I certainly don’t diminish the harm that people like Geller and Spencer do. In 2011, I co-authored a major report exploring the well-funded Islamophobia network of which Geller and Spencer are important nodes. In both doing the research for that report and in presenting its findings afterwards, I’ve talked to countless Americans who’ve been targeted by their hate speech simply for being Muslim. I attended their “Stop Islamization of America” rally at Ground Zero in Manhattan in September 2010, where Geller condemned a proposed Islamic Community Center nearby as “a shrine to the very ideology that inspired the jihadist attacks” of September 11. (After a few hours in that crowd, I really needed a hug. Fortunately there was a dude in a bear suit giving them out.) It’s pretty sick stuff, with troubling historical echoes.

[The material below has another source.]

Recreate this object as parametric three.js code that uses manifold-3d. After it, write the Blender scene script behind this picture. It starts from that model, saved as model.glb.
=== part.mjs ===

Their words fuel hatred. While they don't bear direct responsibilty, Spencer’s writing alone was cited 162 times in the manifesto of Norwegian mass-murderer Anders Breivik, who killed 77 people in Oslo in July 2011 in the hopes of setting off a war against Muslims, and stopping the “Islamization” of Europe.

All of this, as stated by the Home Office spokesman, runs counter to the values shared between the U.S. and UK. But so does prohibiting people from speaking purely on the basis of offensive speech, which is precisely the speech that liberal principle requires that we stand for. If Geller and Spencer were advocating violence, that would be one thing. But they are not. To paraphrase an older Brit, I’d give the Devil benefit of speech, for my own freedom’s sake.

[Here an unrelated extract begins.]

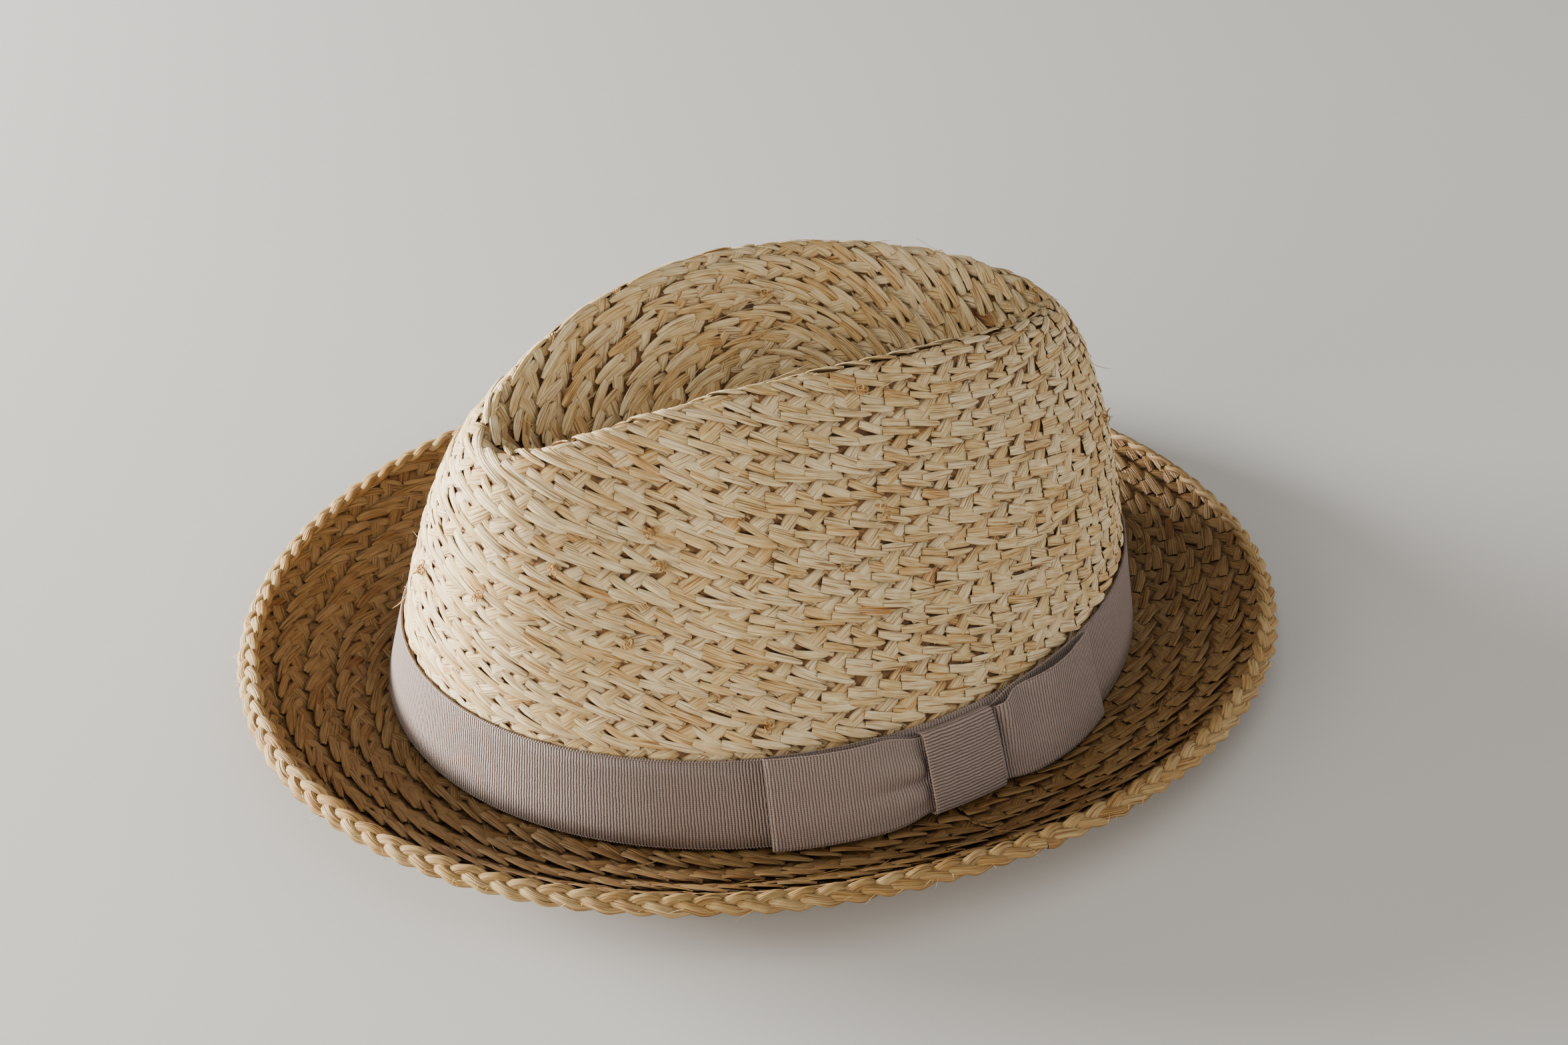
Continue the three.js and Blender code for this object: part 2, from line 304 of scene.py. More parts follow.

Better than banning these characters, which grants them far more importance than they deserve and enables them to imagine themselves free-speech martyrs, their views should be highlighted and repudiated. The answer to bad speech is more speech.

“Britain is a sufficiently mature nation to reject the extremism of people like Geller and Spencer,” wrote James Bloodworth on the British progressive blog Left Foot Forward. “There has been no ‘wave’ of anti-Muslim bigotry on the back of the Woolwich killing of Drummer Rigby. Those incidents that have occurred appear mostly to have involved those, like the EDL"—the English Defence League, at whose rally Geller and Spencer were scheduled to speak—"who were simply waiting for an excuse to legitimize their bigotry.”

“Banning them for what they might say is also dangerous territory,” Bloodworth continued. “Free speech within the law should be paramount. If they break British law then they should be asked to leave.”

It’s not something I imagined I’d ever have to say, but here it is: Geller and Spencer should be allowed to speak. Our societies are strong enough to survive their stupidity.